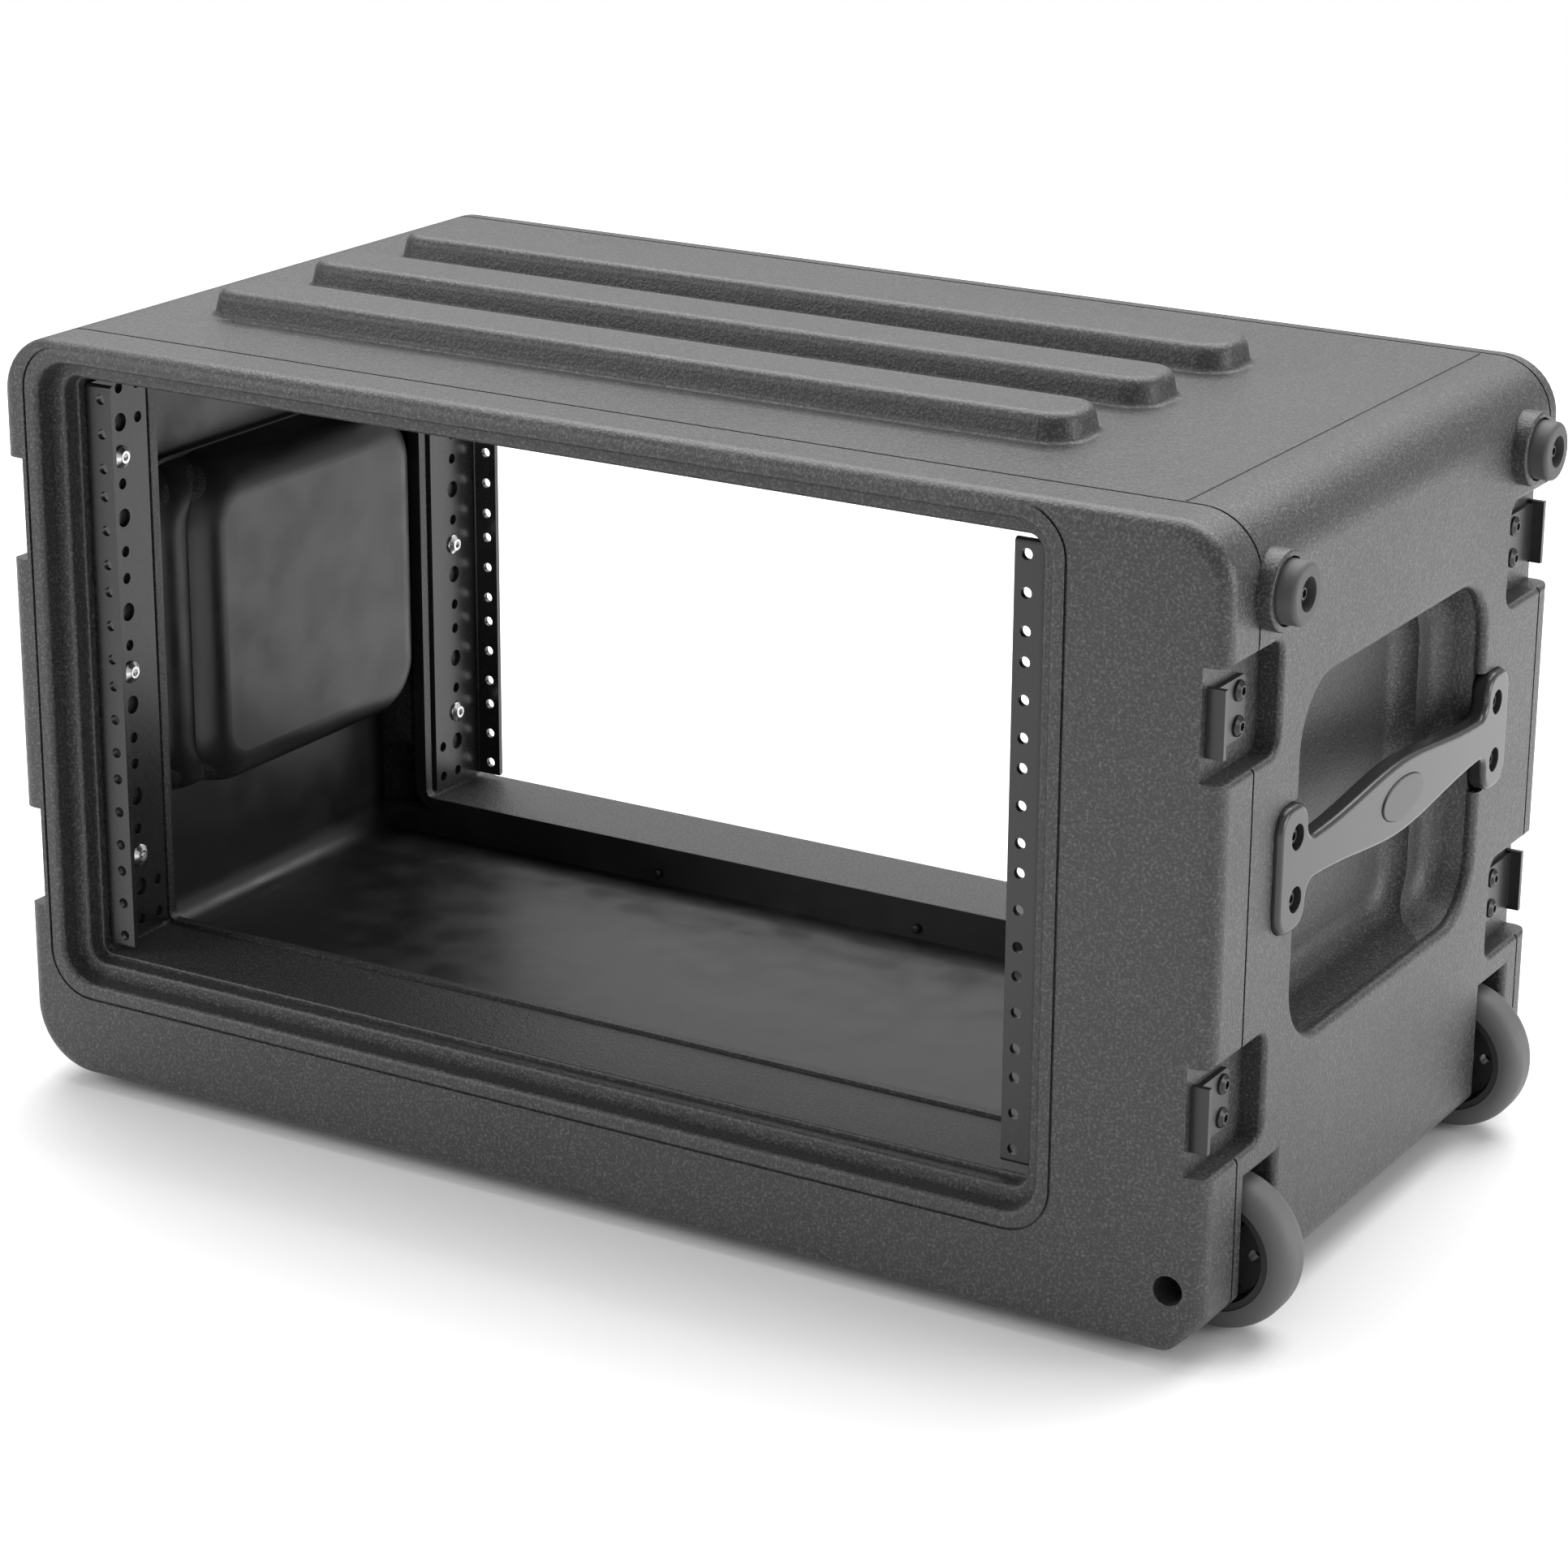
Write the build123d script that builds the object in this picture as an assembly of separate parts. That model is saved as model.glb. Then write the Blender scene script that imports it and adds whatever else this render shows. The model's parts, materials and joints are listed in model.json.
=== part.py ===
from build123d import *
import math
import os

# Rolling equipment rack case, six units high, open at the front and the rear.
# All sizes are in millimetres. +X points to the end with the wheels, -Y is the front, +Z is up.
# The pieces are drawn about the middle of the rack bay and moved once, when they are written,
# so that the origin ends at the middle of the whole case, on the surface it stands on.

# ---- driving dimensions: rack standard -------------------------------------------------------
RACK_UNITS = 6
UNIT = 44.45                 # height of one rack unit
UNIT_HOLES = (6.35, 22.225, 38.1)   # hole heights inside one unit
HOLE_SPACING_X = 465.1       # between the left and the right row of holes
RAIL_THREAD_R = 2.4          # tapped hole of a rack screw
RAIL_T = 2.6                 # steel of the rails
RAIL_FLANGE = 15.6           # flange that carries the tapped holes
RAIL_WEB = 40.0              # web that is screwed to the collar
RAIL_SCREW_INSET = 41.0      # face of the case to the line of the web holes
WEB_HOLE_SMALL, WEB_HOLE_LARGE = 2.55, 4.2
RAIL_INSET = 19.5            # face of the case to the flange of a rail

# ---- driving dimensions: moulded case --------------------------------------------------------
CASE_DEPTH = 337.0           # front face to rear face
CASE_HEIGHT = 348.0          # skin to skin, without ribs and skids
LEFT_MARGIN = 273.0          # bay middle to the left skin
RIGHT_MARGIN = 330.0         # bay middle to the right skin
WALL = 5.0
CORNER_R = 26.0
LOW_CORNER_R = 31.0          # lower left edge
CHAMFER = 17.0               # lower right edge, beside the wheels
EDGE_R = 7.0                 # front and rear outer edge
SKID = 6.0                   # moulded skids lift the skin off the floor
BELOW_BAY = 59.0             # skin to the lower end of the rails
FRONT_RING, REAR_RING = 27.0, 12.0   # end rings, set off by a seam
SEAM = 1.4
SEAM_DEPTH = 1.6
RIB_COUNT = 3
RIB_PITCH = 72.0
RIB_LENGTH = 440.0
RIB_WIDTH = 40.0
RIB_HEIGHT = 12.0
RIB_END_R = 15.0
RIB_DRAFT = 12.0             # degrees
RIB_EDGE_R = 5.0
RIB_FOOT_R = 3.0
MOULD_LINE_X = 296.0         # thin ridge along the top where the mould closed
SKID_LENGTH, SKID_WIDTH, SKID_R = 64.0, 40.0, 8.0
SKID_INSET = 48.0            # skid middle from the left skin and from the wheel wells
SKID_SETBACK = 50.5          # skid middle from the face

# ---- driving dimensions: mouth of the bay ----------------------------------------------------
BAY_HALF = 242.6             # inner wall of the collar
BAY_BELOW, BAY_ABOVE = 2.6, 3.0     # room below and above the rails
COLLAR_R = 4.0
STEP_A, STEP_A_DEPTH = 9.9, 9.4     # outer ledge: how far it is set out, and how deep it lies
STEP_B, STEP_B_DEPTH = 2.3, 16.6    # inner ledge
BEAD = 6.6
COLLAR_DEPTH = 67.5          # face to the inner end of the collar
COLLAR_T = 5.0
BEAD_R = 2.6
LEDGE_R = 1.8
CREASE = 1.3                 # groove round the bead
LIP = 1.6                    # raised lip at the inner end of the collar
LIP_LENGTH = 5.0
NUB_X = (-100.0, 47.0)       # small bumps on the apron
FLOOR_DROP = 17.5            # sill of the collar to the floor behind it
COVE_R = 14.0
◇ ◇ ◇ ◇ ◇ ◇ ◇
§ **YOUR GOAL**: Write out the listing once more, matching it exactly.

§ **FULL OUTPUT**:
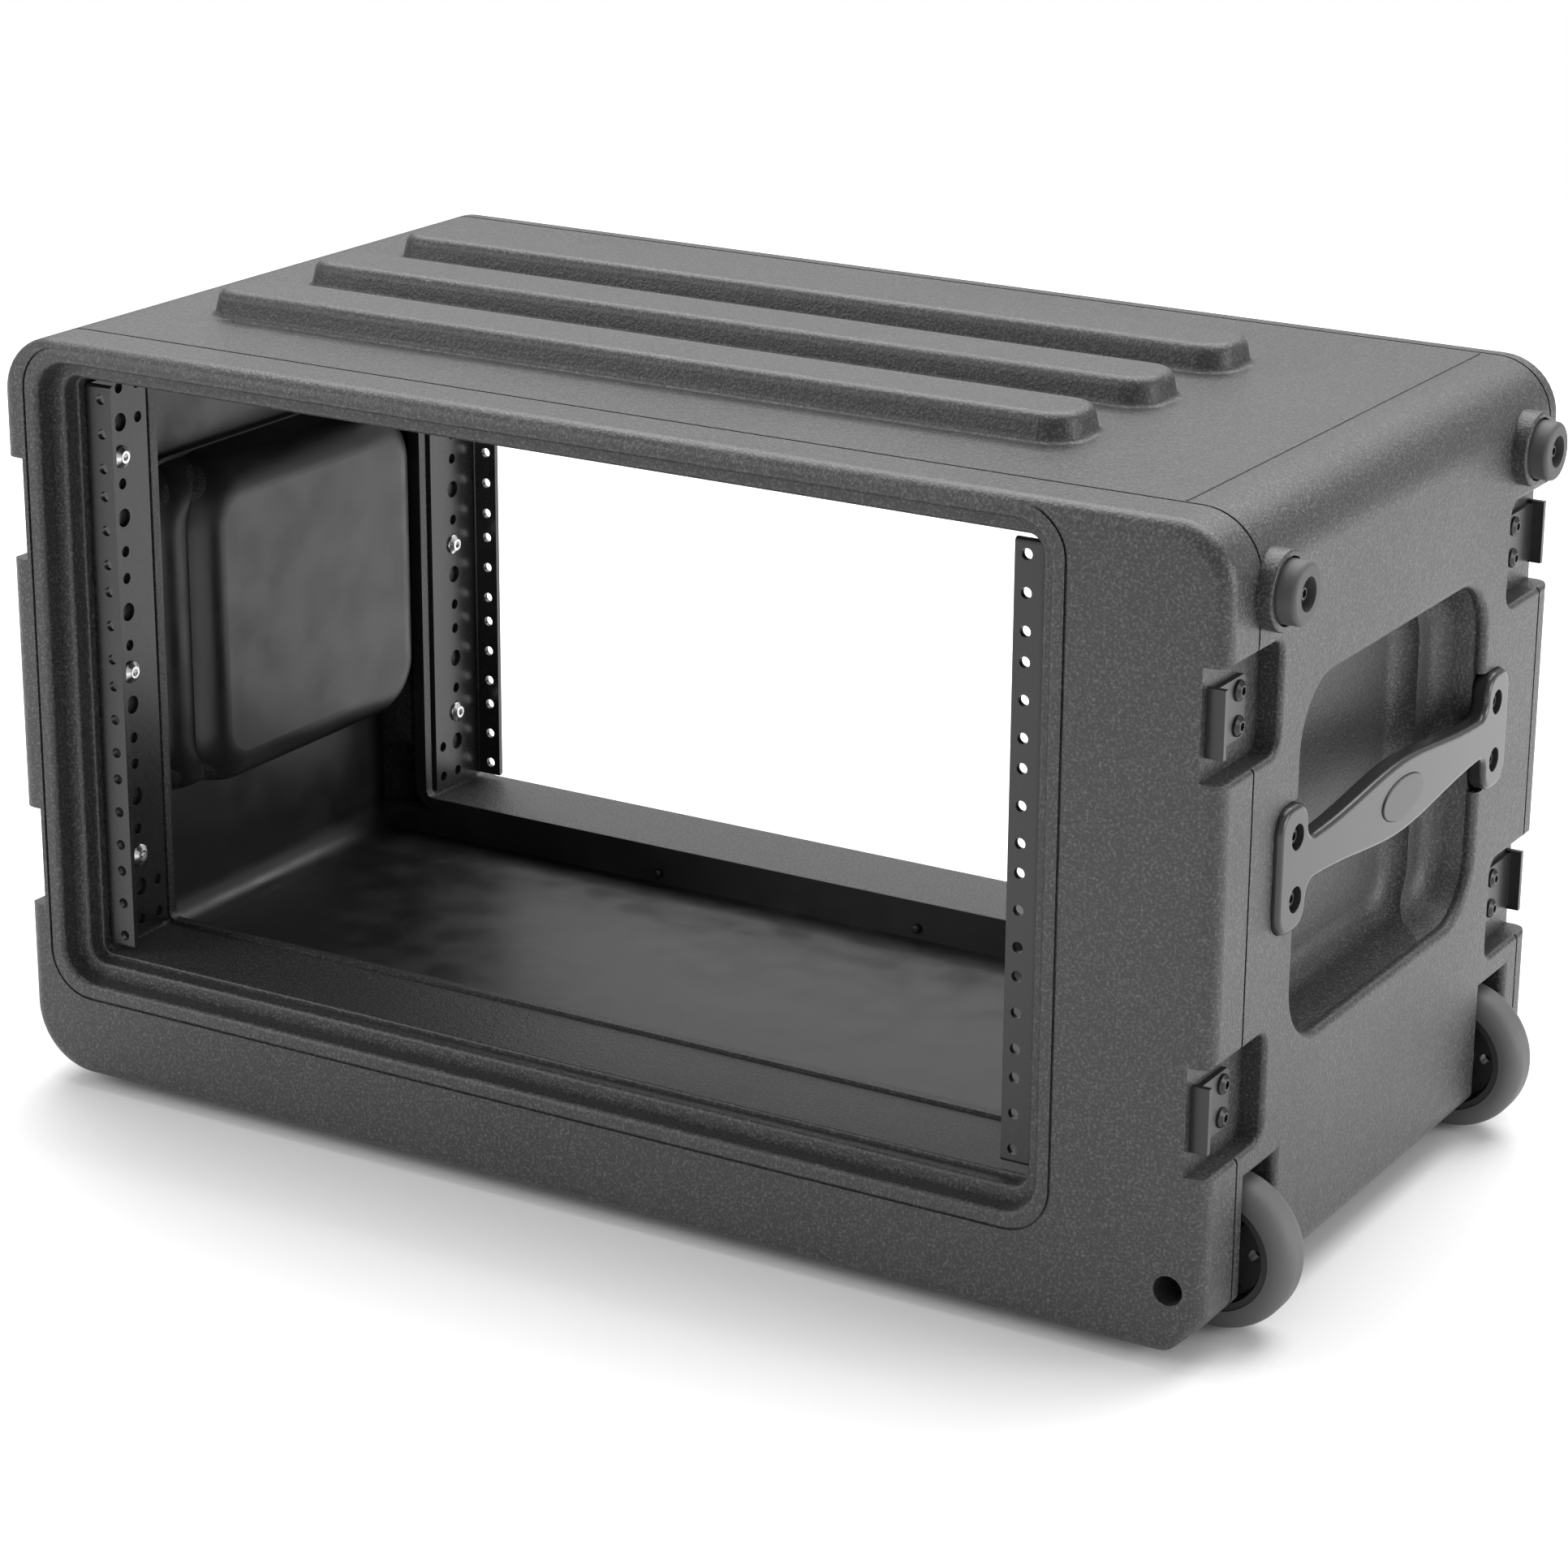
Write the build123d script that builds the object in this picture as an assembly of separate parts. That model is saved as model.glb. Then write the Blender scene script that imports it and adds whatever else this render shows. The model's parts, materials and joints are listed in model.json.
=== part.py ===
from build123d import *
import math
import os

# Rolling equipment rack case, six units high, open at the front and the rear.
# All sizes are in millimetres. +X points to the end with the wheels, -Y is the front, +Z is up.
# The pieces are drawn about the middle of the rack bay and moved once, when they are written,
# so that the origin ends at the middle of the whole case, on the surface it stands on.

# ---- driving dimensions: rack standard -------------------------------------------------------
RACK_UNITS = 6
UNIT = 44.45                 # height of one rack unit
UNIT_HOLES = (6.35, 22.225, 38.1)   # hole heights inside one unit
HOLE_SPACING_X = 465.1       # between the left and the right row of holes
RAIL_THREAD_R = 2.4          # tapped hole of a rack screw
RAIL_T = 2.6                 # steel of the rails
RAIL_FLANGE = 15.6           # flange that carries the tapped holes
RAIL_WEB = 40.0              # web that is screwed to the collar
RAIL_SCREW_INSET = 41.0      # face of the case to the line of the web holes
WEB_HOLE_SMALL, WEB_HOLE_LARGE = 2.55, 4.2
RAIL_INSET = 19.5            # face of the case to the flange of a rail

# ---- driving dimensions: moulded case --------------------------------------------------------
CASE_DEPTH = 337.0           # front face to rear face
CASE_HEIGHT = 348.0          # skin to skin, without ribs and skids
LEFT_MARGIN = 273.0          # bay middle to the left skin
RIGHT_MARGIN = 330.0         # bay middle to the right skin
WALL = 5.0
CORNER_R = 26.0
LOW_CORNER_R = 31.0          # lower left edge
CHAMFER = 17.0               # lower right edge, beside the wheels
EDGE_R = 7.0                 # front and rear outer edge
SKID = 6.0                   # moulded skids lift the skin off the floor
BELOW_BAY = 59.0             # skin to the lower end of the rails
FRONT_RING, REAR_RING = 27.0, 12.0   # end rings, set off by a seam
SEAM = 1.4
SEAM_DEPTH = 1.6
RIB_COUNT = 3
RIB_PITCH = 72.0
RIB_LENGTH = 440.0
RIB_WIDTH = 40.0
RIB_HEIGHT = 12.0
RIB_END_R = 15.0
RIB_DRAFT = 12.0             # degrees
RIB_EDGE_R = 5.0
RIB_FOOT_R = 3.0
MOULD_LINE_X = 296.0         # thin ridge along the top where the mould closed
SKID_LENGTH, SKID_WIDTH, SKID_R = 64.0, 40.0, 8.0
SKID_INSET = 48.0            # skid middle from the left skin and from the wheel wells
SKID_SETBACK = 50.5          # skid middle from the face

# ---- driving dimensions: mouth of the bay ----------------------------------------------------
BAY_HALF = 242.6             # inner wall of the collar
BAY_BELOW, BAY_ABOVE = 2.6, 3.0     # room below and above the rails
COLLAR_R = 4.0
STEP_A, STEP_A_DEPTH = 9.9, 9.4     # outer ledge: how far it is set out, and how deep it lies
STEP_B, STEP_B_DEPTH = 2.3, 16.6    # inner ledge
BEAD = 6.6
COLLAR_DEPTH = 67.5          # face to the inner end of the collar
COLLAR_T = 5.0
BEAD_R = 2.6
LEDGE_R = 1.8
CREASE = 1.3                 # groove round the bead
LIP = 1.6                    # raised lip at the inner end of the collar
LIP_LENGTH = 5.0
NUB_X = (-100.0, 47.0)       # small bumps on the apron
FLOOR_DROP = 17.5            # sill of the collar to the floor behind it
COVE_R = 14.0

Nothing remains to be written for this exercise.